Она полюбила этот город. Он не казался мрачным и тоскливым, она видела его распахнутым солнечным лучам и любопытству людей. Ей нравились сверкающий глянец витрин и канареечные стены с красновато-коричневыми крышами, нравились бронзовые памятники, покрытые патиной, и старинные застройки, органично соседствующие с современными домами. Все равно, где жить, лишь бы с Димой. Теперь ее дом здесь, рядом с ним. Так она считала, но мысли эти дались не сразу, было непривычно. Поездка к родителям помогла окончательно перестроиться. Потому что настоящий дом там, где твоя душа, там, куда хочется возвращаться. А ее душа осталась с Димой. Несмотря на то, что очень соскучилась по друзьям и родственникам, горела желанием уехать обратно — быстрее вернуться к Крапивину.
Прожив с ним бок о бок несколько месяцев, поняла, что никогда он не вернется жить в Россию. Дима сжился с этим местом, сросся, он похож на этот город — такой же немного закрытый и сдержанный, для кого-то вообще непонятный. Влившись в его ритм жизни, наблюдая за ним день за днем, постигла удивительную истину: знать и понимать человека, это разные вещи. Можно знать об упрямстве или жесткости, но не понимать их предела и степени. Можно предполагать тонко чувствующую натуру, но не осознавать ее глубины. Катерина потихоньку разбиралась в этих премудростях, день за днем черпая что-то новое и неизведанное во взаимоотношениях со своим мужчиной.

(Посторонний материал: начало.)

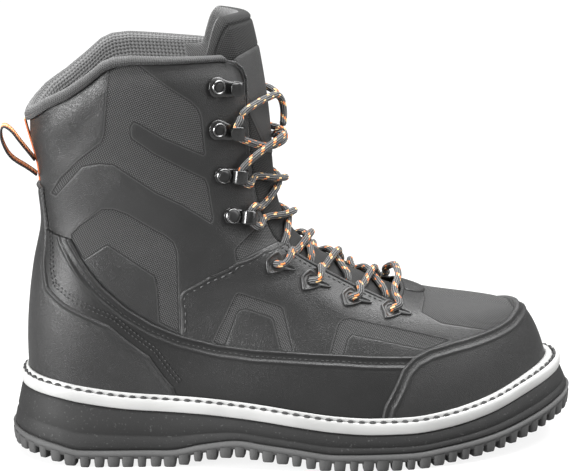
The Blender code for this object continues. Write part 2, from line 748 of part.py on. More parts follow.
def tongue_depth(s, v):
    """How far the tongue's face lies inside the last: under the flaps, and under the collar's pad."""
    under_collar = np.clip((v - 6.6) / 0.7, 0, 1)
    bare = UPPER_WALL + 2 * GAP
    distance = np.minimum(s, 1 - s)
    beside = np.clip((0.395 - distance) / 0.03, 0, 1)
    under_flap = 2 * GAP * np.clip((0.415 - distance) / 0.01, 0, 1)
    padding = COLLAR_PADDING * (0.35 + 0.65 * padding_share(s)) + 6 * GAP
    return bare + under_flap + under_collar * beside * padding


def build_tongue(parts):
    fabric = make_material("tongue_fabric", (0.040, 0.041, 0.044), 0.85)
    columns = np.concatenate([np.linspace(0.318, 0.396, 4), np.linspace(0.42, 0.58, 7),
                              np.linspace(0.604, 0.682, 4)])
    shares = np.linspace(0, 1, 12)
    s, share = np.meshgrid(columns, shares)
    centred = 1 - np.abs(s - 0.5) / 0.182
    lift = np.clip((centred - 0.14) / 0.3, 0, 1)
    top = 9.5 + 0.95 * lift * lift * (3 - 2 * lift)
    bottom = 4.35 + 0.35 * (1 - centred)
    v = bottom + (top - bottom) * share
    s, v, share, centred = (item.ravel() for item in (s, v, share, centred))
    depth = tongue_depth(s, v)
    swell = np.clip((v - 8.2) / 1.4, 0, 1) * np.clip(centred * 1.6, 0, 1)
    thick = TONGUE_THICKNESS * np.clip(0.35 + centred * 1.4, 0, 1) + TONGUE_PADDING * swell
    outer = last(s, v, -depth)
    inner = last(s, v, -depth - thick)
    faces = strip_faces(len(shares), len(columns), False)
    count = len(outer)
    faces_in = [tuple(count + corner for corner in face[::-1]) for face in faces]
    width, height = len(columns), len(shares)
    rim = ([*range(width)] + [row * width + width - 1 for row in range(1, height)]
           + [(height - 1) * width + column for column in range(width - 2, -1, -1)]
           + [row * width for row in range(height - 2, 0, -1)])
    edge = []
    for here, after in zip(rim, rim[1:] + rim[:1]):
        edge += [(here, count + here, count + after), (here, count + after, after)]
    return mesh_object("tongue", np.vstack([outer, inner]), faces + faces_in + edge, fabric, parts)


def build_pull_loop(parts):
    webbing = make_material("pull_webbing", (0.06, 0.06, 0.062), 0.8)
    route = np.array(PULL_LOOP)
    ahead = np.gradient(route, axis=0)
    ahead /= np.linalg.norm(ahead, axis=1)[:, None]
    sections = []
    for (x, z), (dx, dz) in zip(route, ahead):
        corners = ((-1, -1), (1, -1), (1, 1), (-1, 1))
        sections.append(np.array([
            (x - dz * b * STRAP_THICKNESS / 2, a * STRAP_WIDTH / 2, z + dx * b * STRAP_THICKNESS / 2)
            for a, b in corners
        ]))
    return loft("pull_loop", sections, webbing, parts)


def hook_mesh(name, route, material, parts):
    """Bent plate along a side route with a rivet head through its round end."""
    sections = []
    route = np.array(route)
    ahead = np.gradient(route[:, :2], axis=0)
    ahead /= np.linalg.norm(ahead, axis=1)[:, None]
    for (x, z, half), (dx, dz) in zip(route, ahead):
        up = HOOK_PLATE / 2
        sections.append(np.array([
            (x - dz * b * up, a * half, z + dx * b * up)
            for a, b in ((-1, 1), (-1, -1), (1, -1), (1, 1))
        ]))
    plate = loft(name, sections, material, parts)
    form = bmesh.new()
    bmesh.ops.create_cone(
        form, cap_ends=True, segments=8, radius1=RIVET_RADIUS, radius2=RIVET_RADIUS * 0.75,
        depth=RIVET_HEIGHT - HOOK_PLATE / 2,
        matrix=Matrix.Translation((0, 0, (RIVET_HEIGHT + HOOK_PLATE / 2) / 2)),
    )
    rivet_mesh = bpy.data.meshes.new(name + "_rivet")
    form.to_mesh(rivet_mesh)
    form.free()
    rivet = bpy.data.objects.new(name + "_rivet", rivet_mesh)
    parts.objects.link(rivet)
    combine(plate, rivet, "UNION")
    bpy.context.view_layer.update()
    evaluated = plate.evaluated_get(bpy.context.evaluated_depsgraph_get())
    mesh = bpy.data.meshes.new_from_object(evaluated)
    mesh.name = name + "_mesh"
    for scrap in (plate, rivet):
        bpy.data.objects.remove(scrap, do_unlink=True)
    return mesh


def build_hooks(parts):
    metal = make_material("hook_metal", (0.03, 0.03, 0.032), 0.35, 0.9)
    half, rise, half_plate = HOOK_WIDTH / 2, HOOK_RISE, HOOK_PLATE / 2
    reach, end = HOOK_LENGTH, HOOK_LENGTH - 0.0025
    # Side routes: distance towards the throat, height, half width.
    open_route = (
        (-0.0050, half_plate, half * 0.5), (-0.0040, half_plate, half * 0.95),
        (-0.0015, half_plate, half * 1.28), (0.0020, half_plate, half * 1.25),
        (0.0055, half_plate, half), (reach - 0.0015, half_plate, half),
        (reach, half_plate + 0.0015, half), (reach, rise - 0.0015, half),
        (reach - 0.0018, rise, half), (reach - 0.0080, rise, half * 0.85),
    )
    closed_route = (
        (-0.0045, half_plate, half * 0.5), (-0.0036, half_plate, half * 0.9),
        (-0.0012, half_plate, half * 1.1), (0.0020, half_plate, half * 1.08),
        (0.0045, half_plate, half), (end - 0.0020, half_plate, half),
        (end - 0.0004, half_plate + 0.0016, half), (end - 0.0004, rise - 0.0016, half),
        (end - 0.0022, rise, half), (0.0062, rise, half), (0.0048, rise - 0.0016, half),
        (0.0046, 0.0022, half),
    )
    for name, route, places in (
        ("speed_hook", open_route, SPEED_HOOKS), ("lock_hook", closed_route, LOCK_HOOKS),
    ):
        mesh = hook_mesh(name, route, metal, parts)
        outer, inner = both_sides(places)
        for label, side, found in (("outer", 1, outer), ("inner", -1, inner)):
            for index, (s, v) in enumerate(found):
                hook = bpy.data.objects.new(f"{name}_{label}_{index + 1}", mesh)
                hook.matrix_world = lace_frame(s, v, side, 2 * GAP)
                parts.objects.link(hook)


def build_tabs(parts):
    """Diamond tabs on the upper, each a ring round its hole with a tail towards the toe."""
    rubber = make_material("tab_rubber", (0.035, 0.035, 0.037), 0.45)
    hole = EYELET_DIAMETER / 2 + GAP
    side_radius = 0.80 * TAB_RADIUS
    corners = np.array((TAB_TAIL, side_radius, TAB_RADIUS, side_radius) + (TAB_RADIUS, side_radius) * 2)
    outer, inner = both_sides(EYELETS)
    for label, side, found in (("outer", 1, outer), ("inner", -1, inner)):
        for index, (s, v) in enumerate(found):
            turn = lace_frame(s, v, side, 0.0).to_3x3().inverted() @ Vector((1, 0, -0.35))
            angles = math.atan2(turn.y, turn.x) + np.arange(8) * math.pi / 4
            low, high = 2 * GAP, 2 * GAP + TAB_THICKNESS
            rings = []
            for radius, height in (
                (hole, low), (corners, low), (corners - TAB_SLOPE, high), (hole, high),
            ):
                rings.append(surface_patch(
                    s, v, side, radius * np.cos(angles), radius * np.sin(angles), height))
            loft(f"eyelet_tab_{label}_{index + 1}", rings, rubber, parts, closed=True)


def tube(name, route, radius, material, parts):
    curve = bpy.data.curves.new(name, "CURVE")
    curve.dimensions = "3D"
    curve.bevel_depth = radius
    curve.bevel_resolution = 2
    curve.use_fill_caps = True
    spline = curve.splines.new("POLY")
    spline.points.add(len(route) - 1)
    for point, place in zip(spline.points, route):
        point.co = (*place, 1.0)
    curve.materials.append(material)
    piece = bpy.data.objects.new(name, curve)
    parts.objects.link(piece)
    return piece


def closed_mesh(piece, name, parts):
    """Mesh of a tube with its caps welded, in place of the tube."""
    bpy.context.view_layer.update()
    evaluated = piece.evaluated_get(bpy.context.evaluated_depsgraph_get())
    mesh = bpy.data.meshes.new_from_object(evaluated)
    form = bmesh.new()
    form.from_mesh(mesh)
    bmesh.ops.remove_doubles(form, verts=form.verts, dist=1e-6)
    form.to_mesh(mesh)
    form.free()
    bpy.data.objects.remove(piece, do_unlink=True)
    solid = bpy.data.objects.new(name, mesh)
    parts.objects.link(solid)
    return solid


def row_levels(row, s):
    """Level where the last meets the line across the boot at a lace row, for each s."""
    place, ahead = row
    levels = np.linspace(3.5, len(LEVELS) - 1, 161)
    found = []
    for share in s:
        points = last_point(np.full_like(levels, share), levels)[:, ::2]
        found.append(np.interp(0, (points - place) @ ahead, levels))
    return np.array(found)


def flap_edge(row):
    """Place s of the flap's edge at a lace row."""
    place, ahead = row
    edge = np.array(on_last(THROAT_EDGE[1:-1]))
    points = last_point(edge[:, 0], edge[:, 1])[:, ::2]
    return np.interp(0, (points - place) @ ahead, edge[:, 0])


def lace_rows():
    """Side view of each lace row from the toe up: its place, and the way on to the next row."""
    places = [last_point(s, v)[0][::2] for s, v in on_last(EYELETS)]
    for s, v in on_last(LOCK_HOOKS + SPEED_HOOKS[:1]):
        end = lace_frame(s, v, 1, 0.0) @ Vector((HOOK_LENGTH, 0, 0))
        places.append(np.array([end.x, end.z]))
    ways = np.gradient(np.array(places), axis=0)
    return [(place, way / np.linalg.norm(way)) for place, way in zip(places, ways)]


def moved_row(row, distance):
    place, ahead = row
    return place + ahead * distance, ahead


def lace_route(low, high, ends, arch):
    """Points of a strand from one row to another, over the tongue, with an arch."""
    steps = np.linspace(0, 1, 5)
    s = ends[0] + (ends[1] - ends[0]) * steps
    v = row_levels(low, s) * (1 - steps) + row_levels(high, s) * steps
    over_tongue = LACE_DIAMETER / 2 + 1.5 * GAP - UPPER_WALL
    return last(s, v, over_tongue + arch * np.sin(np.pi * steps))


def build_laces(parts, cutters):
    """Lace between the rows: a bar at the toe, then a crossing from each row to the next."""
    cord = make_material("lace_cord", (0.05, 0.05, 0.052), 0.8)
    radius = LACE_DIAMETER / 2
    rows = lace_rows()
    apart = 0.75 * LACE_DIAMETER
    bar_row = moved_row(rows[0], 0.2 * apart)
    start = flap_edge(bar_row) + 0.8 * LACE_INSIDE
    bar = lace_route(bar_row, bar_row, (start, 1 - start), LACE_ARCH)
    closed_mesh(tube("bar", bar, radius, cord, parts), "lace_bar", parts)
    for index in range(len(rows) - 1):
        low = moved_row(rows[index], apart * (2.0 if index == 0 else 1.0))
        high = moved_row(rows[index + 1], -apart)
        low_s, high_s = flap_edge(low) + LACE_INSIDE, flap_edge(high) + LACE_INSIDE
        strands = []
        for name, ends in (
            (f"lace_cross_{index + 1}", (low_s, 1 - high_s)),
            (f"far_strand_{index + 1}", (1 - low_s, high_s)),
        ):
            route = lace_route(low, high, ends, LACE_LIFT)
            strands.append(closed_mesh(tube("strand", route, radius, cord, parts), name, parts))
        near, far = strands
        parts.objects.unlink(far)
        combine(near, hide_cutter(far, cutters), "UNION")
    for name, route in (("lace_loop_outer", LOOP_OUTER), ("lace_loop_inner", LOOP_INNER)):
        points = np.array(route)
        places = np.linspace(0, len(points) - 1, round(1.4 * len(points)))
        tube(name, spline_weights(np.arange(len(points)), places) @ points, radius, cord, parts)


def main():
    clear_scene()
    parts = make_collection("wading_boot")
    cutters = make_collection("cutters")
    build_outsole(parts, cutters)
    build_midsole(parts)
    build_welt(parts)
    build_insole(parts)
    build_upper(parts, cutters)
    build_overlays(parts, cutters)
    build_collar(parts)
    build_tongue(parts)
    build_pull_loop(parts)
    build_hooks(parts)
    build_tabs(parts)
    build_laces(parts, cutters)


main()
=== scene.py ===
import math

import bpy
import numpy as np
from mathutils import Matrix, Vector


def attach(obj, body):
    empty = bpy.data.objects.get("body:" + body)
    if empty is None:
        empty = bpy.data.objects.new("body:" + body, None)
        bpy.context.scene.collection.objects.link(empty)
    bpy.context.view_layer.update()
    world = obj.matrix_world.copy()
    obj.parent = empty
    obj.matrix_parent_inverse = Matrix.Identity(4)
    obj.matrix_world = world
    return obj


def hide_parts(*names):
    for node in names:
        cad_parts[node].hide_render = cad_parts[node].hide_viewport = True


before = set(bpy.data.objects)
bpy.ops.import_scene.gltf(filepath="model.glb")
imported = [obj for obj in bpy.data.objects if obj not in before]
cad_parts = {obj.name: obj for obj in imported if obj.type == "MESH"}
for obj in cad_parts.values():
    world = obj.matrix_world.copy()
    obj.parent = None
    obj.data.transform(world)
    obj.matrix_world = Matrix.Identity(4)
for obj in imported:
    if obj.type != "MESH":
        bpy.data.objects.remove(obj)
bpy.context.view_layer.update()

print("frame loaded:", len(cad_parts), "nodes")

# The boot's own form: the same last as the model, in metres. x runs to the toe, y to the inner
# side, z up. s runs round the boot from the heel by the outer side, v up from the feather edge.
bootForm = {
    "length": 0.297, "ballWidth": 0.100, "height": 0.200, "heelHeight": 0.0395, "heelBack": -0.032,
    "wall": 0.0024, "gap": 0.0003, "lugHeight": 0.005, "outsoleBase": 0.0045,
    "weltReach": 0.0076, "weltHeight": 0.0088, "toeReach": 0.0020, "sideFlare": 0.0022, "endFlare": 0.0033,
}
# Rings from the feather edge up, a row each: back end and its rise, front end and its rise (ends as
# shares of the length, rises of the height), how much the ring follows the sole, and its tip's place
# sideways.
ringTable = np.array([
    (0.000, 0.0000, 1.000, 0.0000, 1.00, 0.13),
    (-0.003, 0.0770, 0.985, 0.0850, 0.85, 0.13),
    (-0.002, 0.1770, 0.960, 0.1640, 0.60, 0.12),
    (0.005, 0.2875, 0.912, 0.2160, 0.40, 0.08),
    (0.015, 0.3825, 0.815, 0.2350, 0.20, 0.04),
    (0.0236, 0.4725, 0.687, 0.2825, 0.05, 0.01),
    (0.020, 0.5525, 0.5556, 0.380, 0.00, 0.00),
    (0.015, 0.6375, 0.485, 0.5075, 0.00, 0.00),
    (-0.003, 0.7425, 0.468, 0.7025, 0.00, 0.00),
    (-0.0185, 0.8625, 0.4545, 0.8775, 0.00, 0.00),
    (-0.027, 0.9825, 0.434, 1.0325, 0.00, 0.00),
    (-0.030, 1.0625, 0.414, 1.1125, 0.00, 0.00),
])
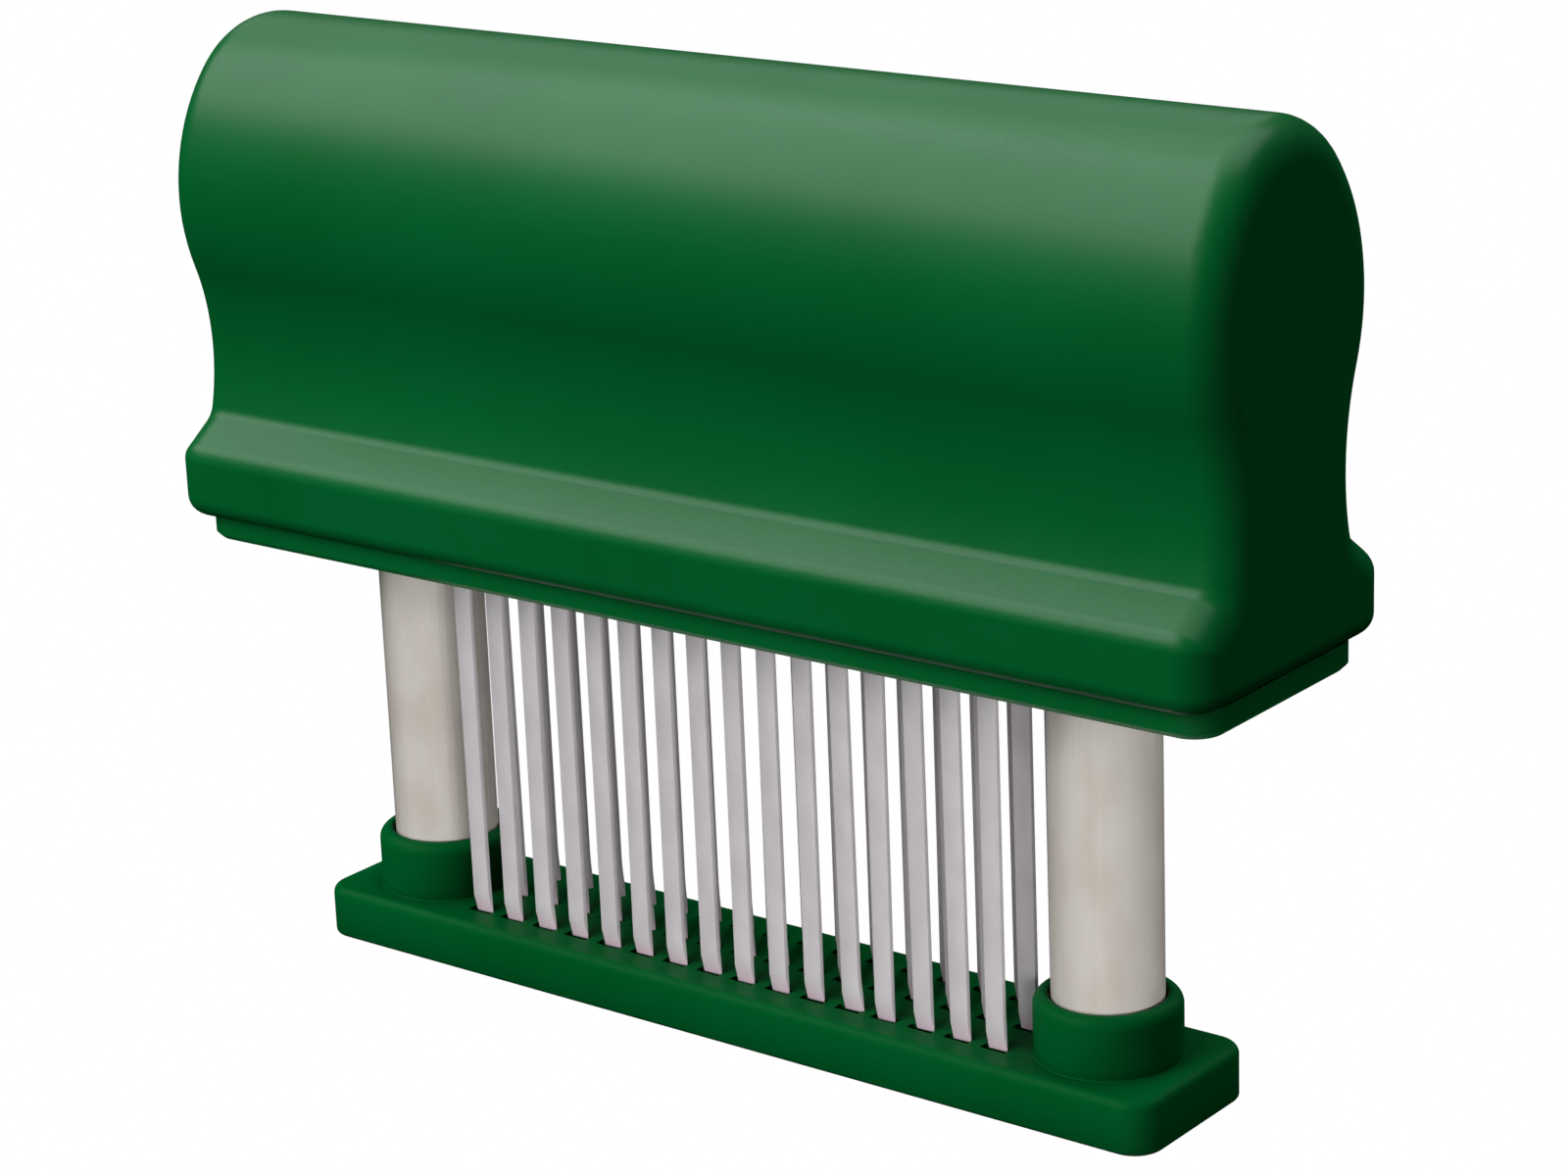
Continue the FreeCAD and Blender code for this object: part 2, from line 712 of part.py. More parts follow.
def build():
    make_handle_shell()
    make_bottom_cover()
    make_blade_block()
    for row, step in rows.items():
        make_blade_row(row, step)
        make_blade_keeper(row, step)
    make_foot_plate()
    for side, sign in sides.items():
        make_post(side, sign)
        make_stop_nut(side, sign)
        make_post_plug(side, sign)
        make_spring(side, sign)
    make_screw_pair("CoverScrews", "cover_screws", "cover_screw", cover_screw_x,
                    cover_bottom + size("screw_sink"))
    make_screw_pair("FootScrews", "foot_screws", "foot_screw", post_x, size("screw_sink"))
    document.recompute()


def check_and_export():
    for item in document.Objects:
        if "Invalid" in item.State or "Error" in item.State:
            raise ValueError(f"{item.Name} failed: {item.State}")
    for item in subparts:
        if item.Shape.isNull() or not item.Shape.isValid():
            raise ValueError(f"{item.Label} has no valid shape")
    os.makedirs("parts", exist_ok=True)
    for item in subparts:
        item.Shape.exportStep(f"parts/{item.Label}.step")
        box = item.Shape.BoundBox
        print(f"{item.Label:20s} solids {len(item.Shape.Solids):3d}  volume {item.Shape.Volume:10.2f}  "
              f"x {box.XMin:8.2f} {box.XMax:8.2f}  y {box.YMin:7.2f} {box.YMax:7.2f}  "
              f"z {box.ZMin:7.2f} {box.ZMax:7.2f}")


build()
check_and_export()
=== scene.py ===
import bmesh
import bpy
import math
from mathutils import Matrix, Vector


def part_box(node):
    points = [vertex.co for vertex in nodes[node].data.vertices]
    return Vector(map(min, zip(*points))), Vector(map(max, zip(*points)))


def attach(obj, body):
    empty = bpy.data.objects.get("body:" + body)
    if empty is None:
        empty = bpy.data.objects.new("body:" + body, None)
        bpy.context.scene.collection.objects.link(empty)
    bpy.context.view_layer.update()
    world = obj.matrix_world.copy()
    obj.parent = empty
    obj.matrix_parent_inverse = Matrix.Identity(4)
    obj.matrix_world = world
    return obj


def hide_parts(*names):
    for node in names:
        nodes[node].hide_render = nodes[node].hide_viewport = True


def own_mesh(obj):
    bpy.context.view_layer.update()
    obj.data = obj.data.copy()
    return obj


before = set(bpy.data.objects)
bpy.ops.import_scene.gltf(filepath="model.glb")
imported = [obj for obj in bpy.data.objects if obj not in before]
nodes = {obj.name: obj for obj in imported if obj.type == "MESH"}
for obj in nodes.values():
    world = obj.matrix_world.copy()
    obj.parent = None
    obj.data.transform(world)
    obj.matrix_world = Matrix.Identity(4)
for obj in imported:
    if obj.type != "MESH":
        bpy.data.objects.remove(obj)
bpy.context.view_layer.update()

scene = bpy.context.scene
print("frame loaded:", len(nodes), "nodes")


# nodes, for materials and for Geometry Nodes alike
def addNode(tree, kind, **settings):  # in_Some_Name sets the input called Some Name
    node = tree.nodes.new(kind)
    for key, value in settings.items():
        if key.startswith("in_"):
            node.inputs[key[3:].replace("_", " ")].default_value = value
        else:
            setattr(node, key, value)
    return node


def link(tree, source, target):
    tree.links.new(source, target)


def newMaterial(name):
    material = bpy.data.materials.new(name)
    material.use_nodes = True
    tree = material.node_tree
    return material, tree, tree.nodes["Principled BSDF"]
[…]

На набережной не было ограждений, они остановились у самого края, у воды, лицом к морю, в шаге от обрыва. Дима обнял Катю за плечи. Она прижалась к нему спиной, ежась от приятного озноба, который охватывал каждый раз, как его руки обнимали ее. Притиснулась к нему с той расслабленной уверенностью, какую может позволить себе только глубоко любящая и любимая женщина.
Он коснулся губами ее щеки и замер, чувствуя через это легкое касание губ всю Катю. От природы живая и гибкая, Катюша быстро перестроилась и приняла все изменения с той легкостью, на которую способна лишь молодость. И сильный характер. Не глупая, не маленькая его Катюша, а очень упрямая. Но она обязательно научится пускать свое упрямство по нужному руслу, научится его контролировать.